Two weeks ago, I had decided that I had enough.
On Monday, February 15th, I had a conversation with my doctor about why I felt I needed medication for my ADHD. I shared my inability to direct my focus and prioritize certain tasks. I shared how some days I just couldn’t work, even though I knew I needed to, even though I wanted to. I shared how I often lose control over my body and have no awareness for my physical presense, whether that be my volume level, my proximity to others, or a little tick, such as a leg bounce or a hum.
I shared how even the smallest events took an exorbitant amount of energy, and how I was often drained after completing only a few simple tasks. I shared my occasional spurts of hyperfocus, times when all of my energy is fixated on only one thing, and I’ll go several hours with eating, drinking, or even going to the bathroom. I shared my frustation with how sporadic my work at home was, and how I desperately wished to accomplish a “normal” work week.
I told her that I didn’t want to hate myself anymore.
After hearing about my experiences, she reccomended two things. She said she would connect me to a behavorial health specialist to walk through some more coping techniques to add to those I already had in place. She also said she’d like to start me on Adderall.
Immediately, I felt the weight lift from my chest. Help. I was getting help. Yet part of me wanted to tell her I didn’t need it. I wanted to tell her that last week was better and I was doing fine without the medicine. But the other part of me knew that it wouldn’t last. It never did. Soon I’d be sitting at my desk, mentally scolding myself for staring at the wall for 30 minutes instead of working, even though I knew I wasn’t able to work, anyway.
And then I was reminded of what I learned in sales a little over a year ago.
You don’t have to be sick to get better.
Maybe I was doing okay. But what if I could be doing more than okay?
So we agreed that medicine was the next step.
I was able to pick up my medicine later that day, so that when I started my morning on Tuesday, I could add Adderall to the equation. And I immediately noticed a difference.
This is a review I wrote for one of my jobs that Monday, before I had begun my medication:
This is a review I wrote on Tuesday morning after taking the Adderall a few hours prior:
Look at that difference! Suddenly, all the lies about myself I had been repeating vanished.
You’re a failure. You’re lazy. You’re bad at your job. Your reviews suck.
Instead, I felt empowered.
Look at all I can accomplish with help!
Later that week, when writing the family feature for the magizine I work for, I found the words flowing more freely than they had for the past four features. What normally took me four hours I had done in two. I no longer had chunks of time every two sentences where I would get lost inside my head. I no longer felt exhausted after writing a paragraph.

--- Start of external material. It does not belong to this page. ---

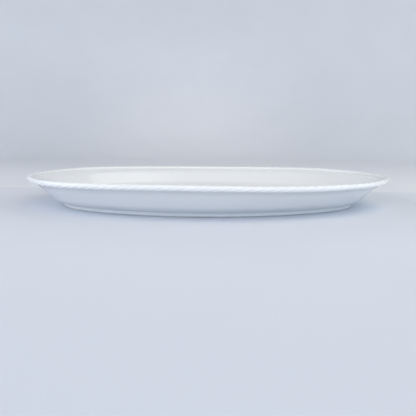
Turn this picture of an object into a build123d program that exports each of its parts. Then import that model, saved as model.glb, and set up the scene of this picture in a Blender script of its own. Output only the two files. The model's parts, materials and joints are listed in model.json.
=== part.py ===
from build123d import *
from math import atan2, cos, degrees, radians, sin, tan
import os

# White porcelain serving platter: an oval dish with plain flared sides, a moulded
# rope-twist edge and a low foot ring, under a clear glaze.
# Millimetres, +Z up, long side along X. The origin is the middle of the foot's
# bearing face, on the table.

# --- Driving dimensions ---------------------------------------------------------
HALF_LENGTH = 184.0        # rim, centre to end
HALF_WIDTH = 132.0         # rim, centre to side
END_RADIUS = 114.0         # compass radius of the rim's two ends
GLAZE = 0.3                # thickness of the glaze coat

# Heights above the table
FLOOR_Z = 7.4              # top of the floor
UNDERSIDE_Z = 2.6          # recess inside the foot ring
BEAD_Z = 27.75             # middle of the rope edge
LIP_BREAK_Z = 22.2         # outside, where the wall flares into the lip
INNER_LIP_BREAK_Z = 25.9   # inside, the same

# Wall. "In" is a distance inward from the rim's outermost line.
WALL_SLOPE = 44.0          # degrees above level
VERGE_CORNER_IN = 29.6     # where the wall's outside line would meet the underside
WALL_THICKNESS = 4.6
VERGE_RADIUS = 27.0        # outside, from the underside up into the wall
INNER_RADIUS = 20.0        # inside, from the floor up into the wall
LIP_RADIUS = 25.0          # outside cove under the lip
INNER_LIP_RADIUS = 20.0
FLOOR_IN = 42.0            # from here inward the floor is flat

# Rope edge: a round bead that carries the twisted strands
BEAD_RADIUS = 2.45         # over the strands
BEAD_CORE_RADIUS = 1.6     # the body's own rim inside the rope
STRAND_ROOT_RADIUS = 2.0   # bottom of the grooves between strands
ROPE_LOW_END = -100.0      # degrees from straight outward: the crease under the lip
ROPE_HIGH_END = 180.0      # the crease inside the rim
END_STRANDS = 27           # strands round each end arc
SIDE_STRANDS = 29          # strands along each side arc
STRAND_ANGLE = 20.0        # twist of the strands against the rim's line
GROOVE_WIDTH = 0.9
GROOVE_LENGTH = 20.0       # of the cut that makes one groove, longer than the strand
GROOVE_DEPTH = 10.0        # of the same, through the whole rope

# Foot ring
FOOT_OUTER_IN = 33.6       # outer side at the table
FOOT_INNER_IN = 39.2       # inner side at the table
FOOT_DRAFT = 0.2           # lean of its sides, per mm of height
FOOT_ROOT_Z = 4.0          # the ring's root, up inside the dish's underside
TOE_RADIUS = 0.8           # rounding of the bare toe
GLAZE_STOP_Z = 1.0         # below this the foot is wiped clean of glaze

# Sections are drawn this far past the flat floor's edge, then trimmed square
SPARE_IN = 5.0
TRIM_WIDTH = 40.0
TRIM_HEIGHT = 80.0
STOP_WIDTH = 200.0         # of the cut below the glaze's edge on the foot
STOP_HEIGHT = 20.0

# --- The oval: four tangent arcs drawn with a compass ---------------------------
END_CENTRE = HALF_LENGTH - END_RADIUS
SIDE_BULGE = HALF_WIDTH - END_RADIUS
SIDE_CENTRE = (END_CENTRE**2 - SIDE_BULGE**2) / (2 * SIDE_BULGE)
SIDE_RADIUS = HALF_WIDTH + SIDE_CENTRE
END_HALF_ANGLE = degrees(atan2(SIDE_CENTRE, END_CENTRE))
SIDE_HALF_ANGLE = 90 - END_HALF_ANGLE

# Each arc: its centre, the rim's radius, the direction of its middle, half its
# angle, and the strands of rope along it
ARCS = [
    (Vector(END_CENTRE, 0), END_RADIUS, 0, END_HALF_ANGLE, END_STRANDS),
    (Vector(0, -SIDE_CENTRE), SIDE_RADIUS, 90, SIDE_HALF_ANGLE, SIDE_STRANDS),
    (Vector(-END_CENTRE, 0), END_RADIUS, 180, END_HALF_ANGLE, END_STRANDS),
    (Vector(0, SIDE_CENTRE), SIDE_RADIUS, 270, SIDE_HALF_ANGLE, SIDE_STRANDS),
]
UP = Vector(0, 0, 1)


def direction(angle):
    """Unit vector in the drawing plane at this angle."""
    return Vector(cos(radians(angle)), sin(radians(angle)))


def around_the_oval(section):
    """Carry a section round the whole rim. Its x is measured from the rim's
    outermost line, negative inward, and its y is the height."""
    with BuildPart() as ring:
        for centre, radius, middle, half_angle, _ in ARCS:
            out = direction(middle - half_angle)
            with BuildSketch(Plane(centre + out * radius, x_dir=out, z_dir=out.cross(UP))):
                add(section)
            revolve(axis=Axis(centre, UP), revolution_arc=2 * half_angle)
    return ring.part


def floor_slab(low, high):
    """Flat oval slab that fills the middle of a ring, between two heights."""
    with BuildPart() as slab:
        with BuildSketch(Plane.XY.offset(low)):
            with BuildLine():
                for centre, radius, middle, half_angle, _ in ARCS:
                    CenterArc(centre, radius - FLOOR_IN, middle - half_angle, 2 * half_angle)
            make_face()
        extrude(amount=high - low)
    return slab.part


# --- Sections, cut square across the rim ----------------------------------------
BEAD_CENTRE = Vector(-BEAD_RADIUS, BEAD_Z)
INWARD_LIMIT = -FLOOR_IN - SPARE_IN
SLOPE = radians(WALL_SLOPE)


def outside_wall(height):
    """Point on the straight wall's outside line."""
    return Vector(-VERGE_CORNER_IN + (height - UNDERSIDE_Z) / tan(SLOPE), height)


def inside_wall(height):
    """Point on the straight wall's inside line."""
    return outside_wall(height) - Vector(WALL_THICKNESS / sin(SLOPE), 0)


def rope_band(inner, outer):
    """The rope edge's section, or a layer of it, between two radii."""
    with BuildSketch() as band:
        with BuildLine():
            outer_arc = CenterArc(BEAD_CENTRE, outer, ROPE_LOW_END, ROPE_HIGH_END - ROPE_LOW_END)
            inner_arc = CenterArc(BEAD_CENTRE, inner, ROPE_LOW_END, ROPE_HIGH_END - ROPE_LOW_END)
            Line(outer_arc @ 0, inner_arc @ 0)
            Line(outer_arc @ 1, inner_arc @ 1)
        make_face()
    return band.sketch


def trimmed(sketch):
    """Cut a section off square where the flat floor begins."""
    with BuildSketch() as cut:
        add(sketch)
        with Locations((-FLOOR_IN, 0)):
            Rectangle(TRIM_WIDTH, TRIM_HEIGHT, align=(Align.MAX, Align.CENTER), mode=Mode.SUBTRACT)
    return cut.sketch


# The dish as it is seen, glaze and all, without its foot
with BuildSketch() as dish_glazed:
    with BuildLine():
        outside = FilletPolyline(
            (INWARD_LIMIT, UNDERSIDE_Z),
            outside_wall(UNDERSIDE_Z),
            outside_wall(LIP_BREAK_Z),
            BEAD_CENTRE + direction(ROPE_LOW_END) * BEAD_RADIUS,
            radius=(VERGE_RADIUS, LIP_RADIUS),
        )
        inside = FilletPolyline(
            (INWARD_LIMIT, FLOOR_Z),
            inside_wall(FLOOR_Z),
            inside_wall(INNER_LIP_BREAK_Z),
            BEAD_CENTRE + direction(ROPE_HIGH_END) * BEAD_RADIUS,
            radius=(INNER_RADIUS, INNER_LIP_RADIUS),
        )
        Line(outside @ 0, inside @ 0)
        Line(outside @ 1, inside @ 1)
    make_face()
    with Locations(BEAD_CENTRE):
        Circle(BEAD_RADIUS)

# The same with its foot, drawn one glaze thickness too low so that the toe is true
with BuildSketch() as whole_glazed:
    add(dish_glazed.sketch)
    with BuildSketch(mode=Mode.ADD):
        rise = FOOT_ROOT_Z * FOOT_DRAFT
        with BuildLine():
            Polyline(
                (-FOOT_OUTER_IN + rise, FOOT_ROOT_Z),
                (-FOOT_OUTER_IN, -GLAZE),
                (-FOOT_INNER_IN, -GLAZE),
                (-FOOT_INNER_IN - rise, FOOT_ROOT_Z),
                close=True,
            )
        make_face()
        fillet(vertices().group_by(Axis.Y)[0], radius=TOE_RADIUS + GLAZE)

# The same two under the glaze
with BuildSketch() as dish_clay:
    add(dish_glazed.sketch)
    offset(amount=-GLAZE, mode=Mode.REPLACE)
with BuildSketch() as whole_clay:
    add(whole_glazed.sketch)
    offset(amount=-GLAZE, mode=Mode.REPLACE)

rope_zone = rope_band(BEAD_CORE_RADIUS, BEAD_RADIUS)

with BuildSketch() as body_section:
    add(trimmed(dish_clay.sketch))
    add(rope_zone, mode=Mode.SUBTRACT)

with BuildSketch() as foot_section:
    add(whole_clay.sketch)
    add(dish_clay.sketch, mode=Mode.SUBTRACT)

with BuildSketch() as glaze_section:
    add(trimmed(whole_glazed.sketch))
    add(whole_clay.sketch, mode=Mode.SUBTRACT)
    add(rope_zone, mode=Mode.SUBTRACT)
    with Locations((0, GLAZE_STOP_Z)):
        Rectangle(STOP_WIDTH, STOP_HEIGHT, align=(Align.CENTER, Align.MAX), mode=Mode.SUBTRACT)


# --- Pieces ---------------------------------------------------------------------
os.makedirs("parts", exist_ok=True)

# Fired porcelain body: floor, verge, wall, lip and the core of the rim
body_wall = around_the_oval(body_section.sketch)
body_floor = floor_slab(UNDERSIDE_Z + GLAZE, FLOOR_Z - GLAZE)
with BuildPart() as dish_body:
    add(body_wall)
    add(body_floor)
dish_body.part.label = "dish_body"
export_step(dish_body.part, "parts/dish_body.step")

# Foot ring, with its bare toe on the table
foot_wall = around_the_oval(foot_section.sketch)
with BuildPart() as foot_ring:
    add(foot_wall)
foot_ring.part.label = "foot_ring"
export_step(foot_ring.part, "parts/foot_ring.step")

# The glaze lies in three fields, parted by the rope edge and by the bare toe
underside_skin, outside_skin, inside_skin = glaze_section.sketch.faces().sort_by(SortBy.AREA)

underside_rim = around_the_oval(underside_skin)
underside_middle = floor_slab(UNDERSIDE_Z, UNDERSIDE_Z + GLAZE)
with BuildPart() as glaze_underside:
    add(underside_rim)
    add(underside_middle)
glaze_underside.part.label = "glaze_underside"
export_step(glaze_underside.part, "parts/glaze_underside.step")

outside_coat = around_the_oval(outside_skin)
with BuildPart() as glaze_outside:
    add(outside_coat)
glaze_outside.part.label = "glaze_outside"
export_step(glaze_outside.part, "parts/glaze_outside.step")

inside_coat = around_the_oval(inside_skin)
inside_middle = floor_slab(FLOOR_Z - GLAZE, FLOOR_Z)
with BuildPart() as glaze_inside:
    add(inside_coat)
    add(inside_middle)
glaze_inside.part.label = "glaze_inside"
export_step(glaze_inside.part, "parts/glaze_inside.step")


# Rope edge: a thin ring over the body's rim, raised into twisted strands. Between
# strands a slanting slot is cut down to the strands' root.
def groove_planes():
    """A plane for each groove, square to it, at the bead's centre."""
    planes = []
    for centre, radius, middle, half_angle, strands in ARCS:
        for strand in range(strands):
            out = direction(middle + half_angle * (2 * (strand + 0.5) / strands - 1))
            along = UP.cross(out)
            across = (UP - out).normalized()
            twist = radians(STRAND_ANGLE)
            strand_line = along * cos(twist) + across * sin(twist)
            middle_of_bead = centre + out * (radius - BEAD_RADIUS) + UP * BEAD_Z
            planes.append(Plane(middle_of_bead, x_dir=strand_line, z_dir=strand_line.cross(out + UP)))
    return planes


rope_ring = around_the_oval(rope_zone)
with BuildSketch() as root_section:
    with Locations(BEAD_CENTRE):
        Circle(STRAND_ROOT_RADIUS)
strand_root = around_the_oval(root_section.sketch)
with BuildPart() as grooves:
    with Locations(groove_planes()):
        Box(GROOVE_LENGTH, GROOVE_DEPTH, GROOVE_WIDTH)
    add(strand_root, mode=Mode.SUBTRACT)
with BuildPart() as rope_edge:
    add(rope_ring)
    add(grooves.part, mode=Mode.SUBTRACT)
rope_edge.part.label = "rope_edge"
export_step(rope_edge.part, "parts/rope_edge.step")
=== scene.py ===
import json
import math

import bpy
import numpy as np
from mathutils import Matrix, Vector


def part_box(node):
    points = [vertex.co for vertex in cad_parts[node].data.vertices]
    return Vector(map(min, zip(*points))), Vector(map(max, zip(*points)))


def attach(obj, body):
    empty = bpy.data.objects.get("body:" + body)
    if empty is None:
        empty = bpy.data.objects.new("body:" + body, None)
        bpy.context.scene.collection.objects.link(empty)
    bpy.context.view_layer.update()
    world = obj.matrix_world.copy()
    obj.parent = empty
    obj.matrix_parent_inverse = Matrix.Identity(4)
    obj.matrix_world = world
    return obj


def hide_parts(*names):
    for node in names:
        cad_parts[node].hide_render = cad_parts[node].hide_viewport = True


# A white porcelain serving platter on a pale studio table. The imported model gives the
# size; the surfaces here are the fired and glazed ones, finer than the model's.
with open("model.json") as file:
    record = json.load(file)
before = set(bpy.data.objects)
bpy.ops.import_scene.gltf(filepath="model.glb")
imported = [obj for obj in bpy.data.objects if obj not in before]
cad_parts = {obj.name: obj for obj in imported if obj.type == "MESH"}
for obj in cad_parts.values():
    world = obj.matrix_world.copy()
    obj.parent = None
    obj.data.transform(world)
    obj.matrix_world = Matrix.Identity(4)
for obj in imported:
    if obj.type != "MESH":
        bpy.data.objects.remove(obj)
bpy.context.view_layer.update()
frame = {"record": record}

MM = 0.001

# ---------------------------------------------------------------- the platter's sizes
rope_low, rope_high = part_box("rope_edge")
glaze_low, glaze_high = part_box("glaze_underside")
mounts = {mount["name"]: mount for mount in frame["record"]["mounts"]}

HALF_LENGTH = rope_high.x
HALF_WIDTH = rope_high.y
END_RADIUS = 114 * MM                     # compass radius of the rim's two ends
BEAD_RADIUS = (rope_high.z - rope_low.z) / 2
BEAD_Z = (rope_high.z + rope_low.z) / 2
FLOOR_Z = mounts["well_floor"]["pos_m"][2]
GLAZE = 0.3 * MM
UNDERSIDE_Z = glaze_high.z - GLAZE

WALL_SLOPE = math.radians(44)
VERGE_CORNER_IN = 29.6 * MM               # where the wall would meet the underside
WALL_THICKNESS = 4.6 * MM
LIP_BREAK_Z = 22.2 * MM
INNER_LIP_BREAK_Z = 25.9 * MM
VERGE_RADIUS = 27 * MM
INNER_RADIUS = 20 * MM
LIP_RADIUS = 25 * MM
INNER_LIP_RADIUS = 20 * MM
FLAT_IN = 60 * MM                         # from here inward the floor is a plain oval
QUIRK = 0.12 * MM                         # depth of the rounded crease beside the rope
QUIRK_WIDTH = 0.8 * MM
CREASE_REACH = math.radians(5)            # the rope dips this far past the wall's surface
POOL_RADIUS = 0.9 * MM                    # glaze pooled in the corner above the foot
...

And suddenly, for the first time in nearly two years, I found myself enjoying work. Enjoying writing. Enjoying my own company. And, for the first time in months, I felt proud of the work that I had done.
And I cried. On that first day of being medicated, I broke down in the middle of my work shift and cried. Relief washed over me. I felt so much lighter. I felt like a normal human being for the first time in years. And I found myself wondering… Why did I wait so long to get help?
I am no longer dreading work. In fact, I find myself looking forward to it. The basic tasks of each day no longer feel like a marathon. Switching back and forth between tasks became easier. Starting work at the beginning of the day is easier. I no longer have to compete with the static in my head. The pressure that I have been living with for so long, the weight that I carried from dawn until dusk… it was gone.
After months of chains, I finally felt free.
Medication is a touchy subject. Everyone has their own opinion based on their own experiences. Some medications don’t work for certain people. Some come with brutal side effects. For me, I’ve been experiencing headaches and the loss of my appetite. Starting this road is a risky one.
I told myself I didn’t need medication. I had learned to live with my ADHD. I had a good handle on it. I had coping strategies. I had boundaries.
But suddenly, those didn’t work anymore. Suddenly, an hour of work was exhausting. Suddenly, I didn’t know how to make it stop. Suddenly, the static was so loud and I didn’t know how to get rid of it.
That is why I started medication. Nothing else was working anymore.
No, medication is not the cure for my ADHD. Yes, some days are still hard. Some days it doesn’t work as well as I would like it to. But man oh man, this is much better than how it used to be, and I am glad that I have started this journey.
You are not your mental illness. You are not your trauma. You are so much more than the weight you’re carrying.
You can do it. It’s okay to accept help.
Have your coping strategies stopped working for you?
Might it be time to seek a different kind of help?